A third attempt to pass it would be a very tall order: Mrs. May would need to win the support of about 70 lawmakers who have already voted against it twice. If she managed that, she would almost certainly have quashed Parliament’s rebellion and ensured that Brexit would take place soon and on her terms.

On Wednesday, the focus will be on the extraordinary parliamentary proceedings, orchestrated by a multiparty group led by a veteran Conservative lawmaker, Oliver Letwin. About 16 options for Brexit have been proposed, perhaps half of which will be selected for voting by the speaker of the House of Commons, John Bercow.

Those are likely to include leaving the European Union but keeping very close ties to it, revoking Brexit, putting any plan to a referendum, and quitting without any agreement.

Lawmakers will be allowed to vote for as many of the options as they want. In the first instance, that is very unlikely to produce clarity, and another day of debate and votes will probably be required on Monday.

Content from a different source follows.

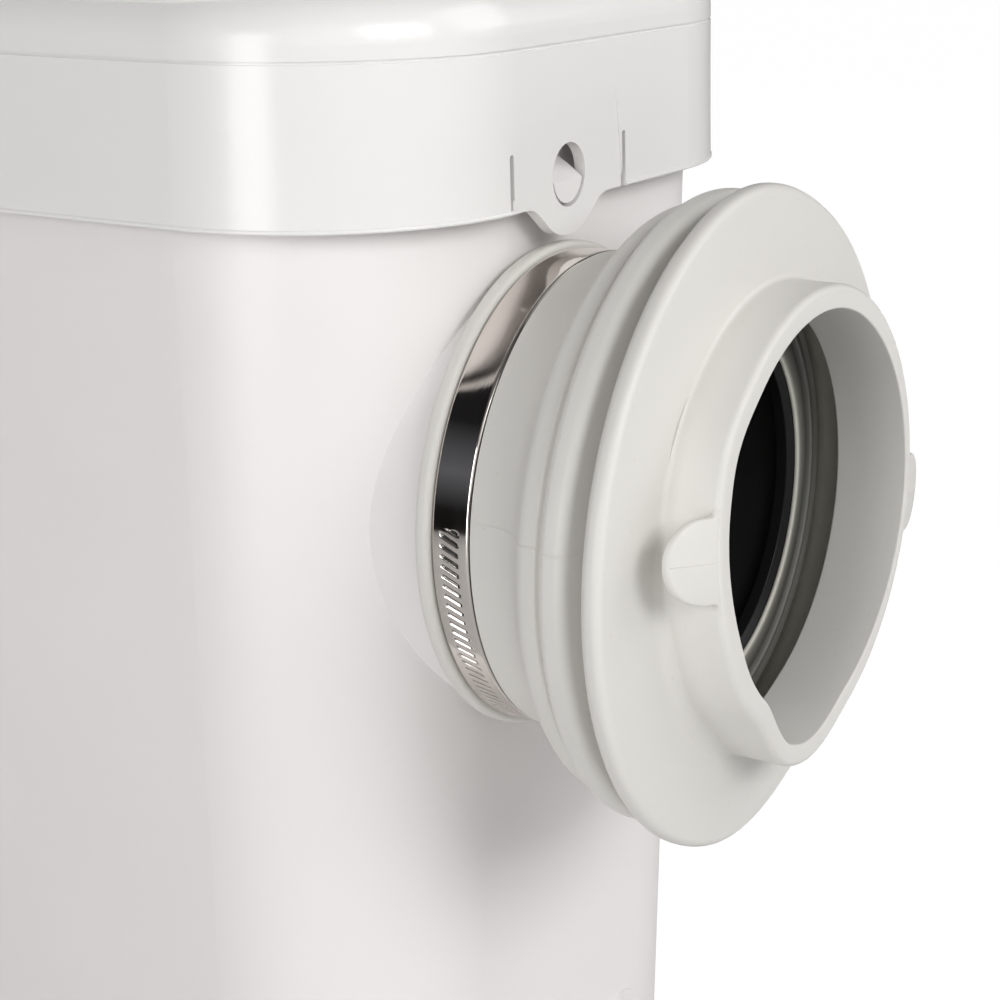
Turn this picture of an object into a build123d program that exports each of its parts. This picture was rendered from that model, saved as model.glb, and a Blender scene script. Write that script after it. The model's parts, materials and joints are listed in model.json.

The government has said that it will not be bound by any result of these “indicative votes.” But some lawmakers are threatening that, if necessary, they will try to legislate to force the government to accept any consensus that ultimately emerges.

Mrs. May will be hoping that the prospect of Parliament’s agreeing to closer ties with the bloc than those envisaged in her plan will spook hard-line Brexit supporters into backing her proposals.

But some Conservative lawmakers also want her to resign soon so they can install a successor in whom they have more trust to take charge of detailed trade negotiations that would take place after Brexit.

Whether Mrs. May offers a detailed timetable for her resignation remains a pressing question. On Wednesday, asked whether she wanted Mrs. May to stay on, Ms. Leadsom said it was “a matter for her,” adding “I am not going to express a view.”